I truly believe that the spirit of Pinecrest Academy is to combine these two things – the old and the new – and to make them available to you, our young people, so that you will have the best future you can, so that the world will be better for what you have learned here, and most important, so that our Faith, the Catholic Faith, which is very old itself, will always be new in your hearts, and always visible in you, especially to those who want to make it new in their hearts and their lives.
Finally, always remember too, that the Mass, and the sacrifice that Jesus Christ made for us, His death on the Cross, happened a long time ago, and can be called old. But every time we have Mass, every time we celebrate the Eucharist, Christ's sacrifice also becomes new, because it makes us new in Him. Our love is renewed – our love for Him and for one another – and our strength is renewed – our strength to remain faithful to Him, and to treat one another as He wants us to treat one another.

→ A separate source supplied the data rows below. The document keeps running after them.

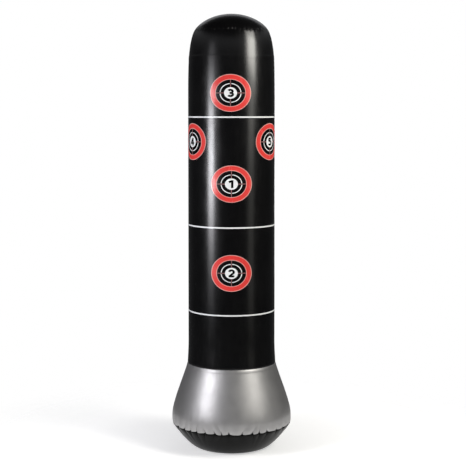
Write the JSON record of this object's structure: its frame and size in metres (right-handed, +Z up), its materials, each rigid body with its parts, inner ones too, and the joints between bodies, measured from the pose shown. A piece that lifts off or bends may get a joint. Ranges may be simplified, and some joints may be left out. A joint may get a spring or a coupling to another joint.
{
  "type": "free standing punching bag",
  "caption": "Inflatable free-standing boxing column on a water-weighted rocking base; bends at the neck when struck and springs upright, with screw-capped air and water valves.",
  "frame": {"origin": "on the floor, under the column's axis, in the middle of the flat sole", "axes": "+Z up along the column, -Y towards the side with the middle row of targets, valves on the +Y side"},
  "size_m": [0.4364, 0.4364, 1.6],
  "materials": {
    "black_vinyl": "glossy printed black vinyl sheet",
    "silver_vinyl": "pearlescent silver-grey vinyl sheet",
    "base_vinyl": "semi-gloss black vinyl sheet",
    "inner_vinyl": "matt black vinyl sheet",
    "water": "clear water",
    "valve_plastic": "satin moulded black plastic",
    "leash_rubber": "soft moulded black rubber",
    "seal_rubber": "pale grey silicone rubber"
  },
  "bodies": {
    "base": {"base_bottom": "base_vinyl", "base_skirt": "silver_vinyl", "diaphragm": "inner_vinyl", "water_ballast": "water", "filler_seat": "valve_plastic", "filler_neck_ring": "leash_rubber", "filler_leash": "leash_rubber"},
    "filler_ring": {"filler_cap_ring": "leash_rubber", "filler_cap_seal": "seal_rubber"},
    "filler_cap": {"filler_cap": "valve_plastic"},
    "neck": {"neck_sleeve_lower": "black_vinyl", "neck_sleeve_upper": "black_vinyl"},
    "column": {"column_wall": "black_vinyl", "shoulder_panel": "black_vinyl", "top_cap": "black_vinyl", "air_valve_seat": "valve_plastic"},
    "insert_gasket": {"air_insert_gasket": "seal_rubber"},
    "valve_insert": {"air_insert": "valve_plastic", "air_neck_ring": "leash_rubber", "air_leash": "leash_rubber"},
    "valve_flap": {"air_flap": "seal_rubber"},
    "valve_cap_ring": {"air_cap_ring": "leash_rubber", "air_cap_seal": "seal_rubber"},
    "valve_cap": {"air_cap": "valve_plastic"}
  },
  "joints": [
    {"name": "column_pitch", "type": "hinge", "parent": "base", "child": "neck", "pos_m": [0, 0, 0.385], "axis": [1, 0, 0], "range_deg": [-25, 25], "stiffness_Nm_per_rad": 60, "deforming": ["neck_sleeve_lower"]},
    {"name": "column_roll", "type": "hinge", "parent": "neck", "child": "column", "pos_m": [0, 0, 0.526], "axis": [0, 1, 0], "range_deg": [-25, 25], "stiffness_Nm_per_rad": 60, "deforming": ["neck_sleeve_upper"]},
    {"name": "filler_cap_rise", "type": "slide", "parent": "base", "child": "filler_ring", "axis": [0, 0.9428, 0.3333], "range_m": [0, 0.006], "deforming": ["filler_leash"]},
    {"name": "filler_cap_turn", "type": "hinge", "parent": "filler_ring", "child": "filler_cap", "pos_m": [0, 0.18991, 0.229], "axis": [0, 0.9428, 0.3333], "range_deg": [0, 720]},
    {"name": "air_insert_rise", "type": "slide", "parent": "column", "child": "insert_gasket", "axis": [0, 1, 0.0015], "range_m": [0, 0.006]},
    {"name": "air_insert_turn", "type": "hinge", "parent": "insert_gasket", "child": "valve_insert", "pos_m": [0, 0.15857, 0.7], "axis": [0, 1, 0.0015], "range_deg": [0, 720]},
    {"name": "air_flap_open", "type": "slide", "parent": "valve_insert", "child": "valve_flap", "axis": [0, -1, -0.0015], "range_m": [0, 0.0014], "stiffness_N_per_m": 100},
    {"name": "air_cap_rise", "type": "slide", "parent": "valve_insert", "child": "valve_cap_ring", "axis": [0, 1, 0.0015], "range_m": [0, 0.0045], "deforming": ["air_leash"]},
    {"name": "air_cap_turn", "type": "hinge", "parent": "valve_cap_ring", "child": "valve_cap", "pos_m": [0, 0.15857, 0.7], "axis": [0, 1, 0.0015], "range_deg": [0, 540]}
  ],
  "couplings": [
    {"joint": "filler_cap_rise", "follows": "filler_cap_turn", "m_per_rad": 0.000477},
    {"joint": "air_insert_rise", "follows": "air_insert_turn", "m_per_rad": 0.000477},
    {"joint": "air_cap_rise", "follows": "air_cap_turn", "m_per_rad": 0.000477}
  ]
}
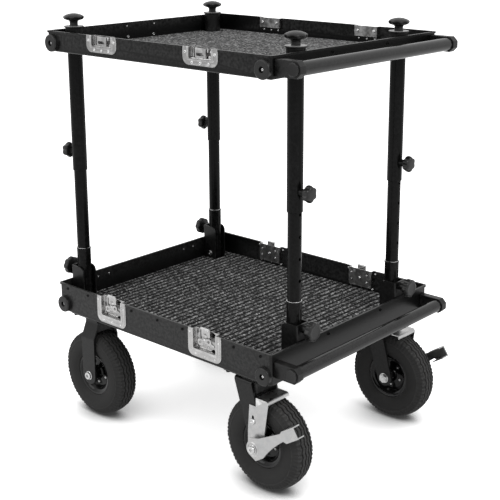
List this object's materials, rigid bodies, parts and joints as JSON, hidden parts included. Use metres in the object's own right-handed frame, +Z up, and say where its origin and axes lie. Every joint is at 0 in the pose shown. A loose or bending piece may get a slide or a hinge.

Dear friends, dear young people, let us pray, that whether we are celebrating the tenth anniversary of Pinecrest, or the twentieth, or as some of you no doubt will be doing one day, the thirtieth or fortieth – let us pray, that God will keep us fresh in our souls as new wine in new wineskins – that He will keep us as whole in our belief as a well-mended coat – and that in His love, which comes to us so powerfully in the love of Jesus Christ, we may all be young in spirit forever.
God bless you all, and God bless Pinecrest Academy on its Tenth Anniversary.